Pugno di ferro ad Algeri, la protesta soffocata sul nascere

Ad Algeri prima della protesta vien ancora la paura. E che paura. Una paura viscerale, sepolta nel cuore, scolpita nell’animo, aggrovigliata nella pancia. La paura di chi ha vissuto nel terrore, di chi ha visto 200mila connazionali massacrati senza manco saper perché. La paura di una guerra civile che vent’anni fa aprì le porte ad un inferno senza ritorno. Una paura palpabile non appena i primi dimostranti scesi nella centralissima Piazza dei Martiri si ritrovano circondati da migliaia di poliziotti armati non solo di manganelli e scudi, ma anche di armi automatiche. Quel che più preoccupa è vedere, allineati al ritmo degli slogan intonati contro il presidente Abdelaziz Bouteflika, due fantasmi del passato, due protagonisti degli anni bui. Da una parte Alì Balhadj, ex grande capo del Fronte di Salvezza Islamico, dall’altra quel Said Sadi campione della laicità considerato a suo tempo il più acerrimo nemico dei militanti islamisti. Oggi Said è il capo dell’opposizione, Alì Balhadj uno sconfitto sopravvissuto.

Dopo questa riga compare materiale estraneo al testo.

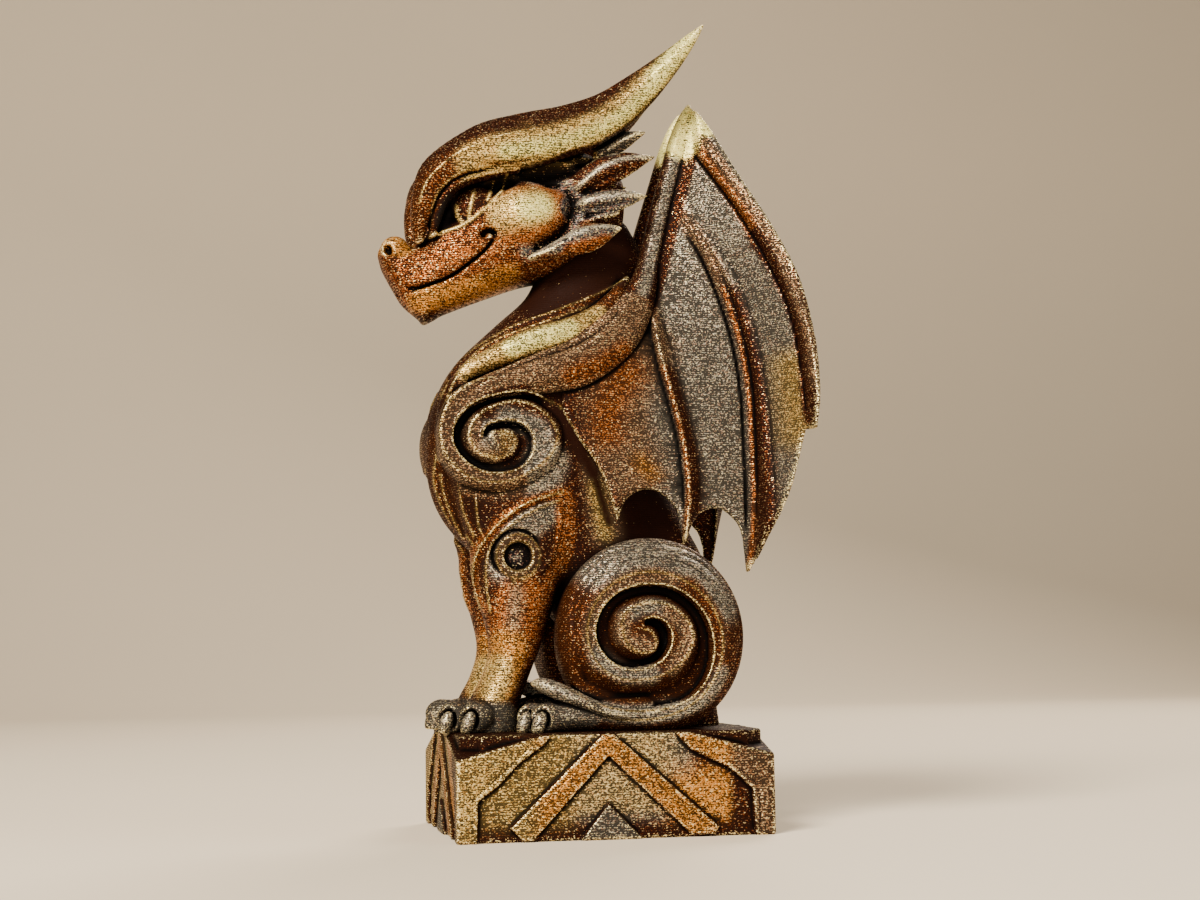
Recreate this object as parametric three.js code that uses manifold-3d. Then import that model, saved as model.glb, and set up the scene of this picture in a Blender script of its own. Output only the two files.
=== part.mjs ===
// A seated winged dragon on its own low plinth: a small figurine, printed in layers, painted dark and
// dry-brushed with copper, gold and silver. Millimetres, +Z up. The dragon looks along -X, its left
// side faces -Y, it is symmetric about the plane Y = 0, and the origin is the centre of the plinth's
// underside.

import * as THREE from 'three';
import { ConvexGeometry } from 'three/addons/geometries/ConvexGeometry.js';
import { mergeVertices } from 'three/addons/utils/BufferGeometryUtils.js';
import Module from 'manifold-3d';

const wasm = await Module();
wasm.setup();

const TAU = 2 * Math.PI;

// Plinth: its block, the sloping cut at each top corner, and the low relief on its faces
const PLINTH = { length: 40, width: 33, height: 13 };
const CORNER = { drop: 3.0, reach: 11.2 };
const CORE = { inset: 0.35, chamfer: 2.5 };
const RELIEF = 0.45;

// Outlines of the fields sunk into a long face: beside its chevron, and under it around a small peak
const FIELD_BESIDE = [
  [-1.6, 14], [-10.4, 14], [-11.6, 12.2], [-16.4, 8.6], [-17.4, 6.2], [-17.6, -1], [-13.4, -1], [-13, 0.8],
];
const FIELD_UNDER = [
  [0, 10.2], [-9.6, 0.8], [-9.6, -1], [-4.4, -1], [-0.2, 3.6], [0.2, 3.6], [4.4, -1], [9.6, -1], [9.6, 0.8],
];

// Figure: height of its feet, and how deep the open work and grooves are cut
const GROUND = PLINTH.height;
const GROOVE = { haunch: 1.9, shoulder: 1.5, forearm: 0.8, mouth: 0.7 };

// Body, by height: front and back in X, half-width in Y
const TORSO = [
  [12.0, -1.0, 13.0, 8.0],
  [17.0, -2.5, 15.0, 8.8],
  [23.0, -2.8, 15.4, 8.8],
  [29.0, -6.5, 14.6, 8.4],
  [36.0, -15.6, 11.6, 8.2],
  [41.0, -19.8, 9.4, 8.6],
  [46.0, -21.4, 8.4, 9.4],
  [51.0, -21.4, 8.0, 9.8],
  [56.0, -20.3, 7.8, 9.4],
  [61.0, -17.4, 7.8, 8.4],
  [66.0, -12.2, 8.0, 7.2],
  [70.0, -7.8, 8.2, 6.2],
  [75.0, -6.0, 8.0, 5.6],
  [80.0, -5.0, 5.5, 5.0],
];

// Head, by distance behind the nose: underside and top in Z, half-width in Y
const HEAD = [
  [-27.6, 73.8, 76.0, 1.0],
  [-26.8, 71.6, 76.8, 2.4],
  [-25.0, 68.9, 76.4, 3.2],
  [-22.4, 66.9, 78.6, 4.0],
  [-19.0, 67.5, 84.4, 4.9],
  [-14.0, 69.0, 87.4, 6.4],
  [-9.0, 69.5, 88.5, 7.7],
  [-4.0, 70.6, 90.0, 8.0],
  [1.0, 73.6, 89.6, 7.2],
  [4.6, 77.4, 86.6, 4.4],
];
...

Insieme tentano di risvegliare quell’afflato di protesta che tre settimane fa, sempre sotto la guida del Movimento per la Cultura e la Democrazia di Said Sadi, trascinò in piazza migliaia di persone innescando violenti scontri conclusisi con la morte di 5 manifestanti e il ferimento di 800 persone. Le motivazioni della protesta sono ancora le stesse, la disoccupazione crescente, un insopportabile aumento del costo della vita e la mancanza di alloggi per le giovani coppie. Stavolta però la polizia è decisa a non lasciar spazi, pronta a far rispettare le mai abolite leggi dell’emergenza che proibiscono qualsiasi assembramento e manifestazione. E così i primi manifestanti in arrivo dalla periferia e dai piccoli centri vengono fermati ai posti di blocco all’entrata della capitale. I 1500 che da piazza Primo maggio cercano di mettersi in marcia verso Piazza dei Martiri si ritrovano circondati, manganellati e arrestati.
E così la protesta nata con l’illusione di replicare i trionfi egiziani e tunisini si conclude in poche ore senza manco infastidire Abdelaziz Boutlefika, il presidente autocrate rieletto ininterrottamente dal 1999 ad oggi grazie a un patto di ferro con i militari. La maggioranza della popolazione si guarda bene, del resto, dallo scendere in piazza per chiederne l’allontanamento. E non solo per paura delle manganellate. In fondo in quel lontano 1989 iniziò tutto allo stesso modo. S’incominciò protestando per il costo del pane, si continuò chiedendo la cacciata della vetusta e corrotta classe dirigente del Fronte di Liberazione Nazionale e si finì con gli islamici del Fis ad un passo dalla vittoria nelle elezioni del 1992. Per fermarli ci volle un colpo di Stato dei militari seguito da una lunga e sanguinosa guerra civile a tutt’oggi non ancora completamente terminata.

E così quel ricordo e quella paura del passato sono oggi la miglior arma di Bouteflika e dei militari, il miglior antidoto contro rabbia, fame e voglia di rivalsa, la miglior medicina per bloccare sul nascere qualsiasi contagio di stampo tunisino o egiziano.